Rodotà o Amato o Cassese sul Colle ? Per loro, la più calzante definizione l’ha coniata un illustre collega, Ernesto Galli della Loggia, editorialista del “Corriere della Sera”, che li ha definiti “i notabili a dispozione”.
Quando la Patria, e la partitocrazia, chiamano, e quando c’è da presiedere, non gratis, un’Authority, o un carrozzone pubblico, Stefano, Giuliano e Sabino hanno risposto, sempre : presente !.
Prendete Rodotà, cosentino, 80 anni.
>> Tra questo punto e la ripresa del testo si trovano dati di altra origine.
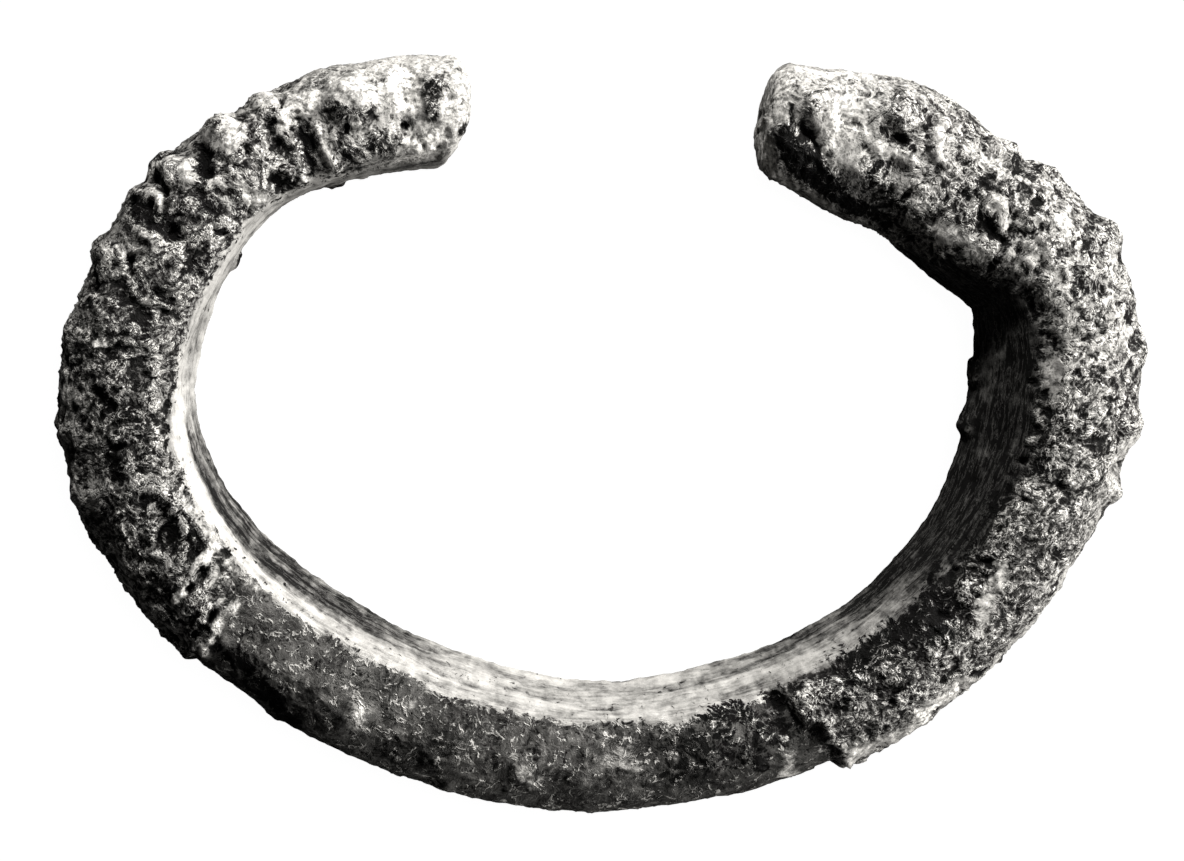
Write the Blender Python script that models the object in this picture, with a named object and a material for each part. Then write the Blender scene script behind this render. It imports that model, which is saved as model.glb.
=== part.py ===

E’ entrato, per la prima volta, in Parlamento nel lontanissimo 1979. Il docente di diritto civile fece parte di un drappello di professori e “tecnici”, che l’allora segretario del PCI, Enrico Berlinguer, fece eleggere, presentandoli come la dimostrazione dell’apertura del “partitone rosso” alla società civile.
Una volta entrati alla Camera e al Senato, Rodotà e compagni furono collocati nel gruppo degli (in) dipendenti di sinistra, sempre strettamente legati alle indicazioni, o meglio agli ordini, di Botteghe Oscure.
Per un curioso scherzo della politica, se venisse eletto Capo dello Stato, il professore di Cosenza subentrerebbe a Giorgio Napolitano, che lo bruciò sul filo di lana nella sfida per salire sulla poltrona di Presidente della Camera dei Deputati nel 1992. Rodotà reagi’ male a quella “bocciatura”, decretata da Occhetto e D’Alema, e si dimise dalla Camera, tornando a insegnare, con una congrua buonuscita, maturata dopo 4 legislature da parlamentare italiano e una al Parlamento europeo.
Ovvviamente, da “eccellente notabile a disposizione”, il giurista accettò la designazione, anzi la lottizzazione, come Presidente dell’Autorità garante per la protezione dei dati personali, restando seduto su quella ben remunerata poltrona per ben 8 anni.
Appare paradossale che Stefano, già parlamentare quando Berta filava e Pannella spinellava, venga designato come candidato al Quirinale dai “nuovisti” del M5S, che dicono di aborrire, direbbe Mughini, i rappresentanti della Prima e della Seconda Repubblica.
Gelidi i rapporti di Rodotà con Napolitano, ma buoni con i capi della sinistra ufficiale, anche se egli non ha mai nascosto, nei suoi articoli, nei suoi libri, tra i quali “Elogio del moralismo”, e nelle sue comparsate in TV, un accentuato “complesso dei migliori” nei confronti dei politici di professione, di tutti gli schieramenti.
Molto orgoglioso, pedante e cattedratico, il padre di Maria Laura, giornalista del “Corriere della Sera”, vede come il fumo negli occhi Silvio Berlusconi e detesta tutti i personaggi vicini al Cavaliere, di cui ha sostenuto, con Flores d’Arcais, l’ineleggibilità al Parlamento, a causa del conflitto di interessi con la titolarità della concessione di 4 reti televisive.
E, mentre con Giuliano Amato, Silvio ha condiviso la stretta amicizia con il defunto Bettino Craxi, il candidato alla Presidenza della Repubblica può contare su un forte legame di vicinanza e sulla stima di Eugenio Scalfari, calabrese come Rodotà e fondatore di “Repubblica”- sulle cui colonne il giurista firma lunghi e pensosi editoriali- certamente dei più accaniti “odiatori” tanto dello scomparso leader socialista quanto di Silvio Berlusconi.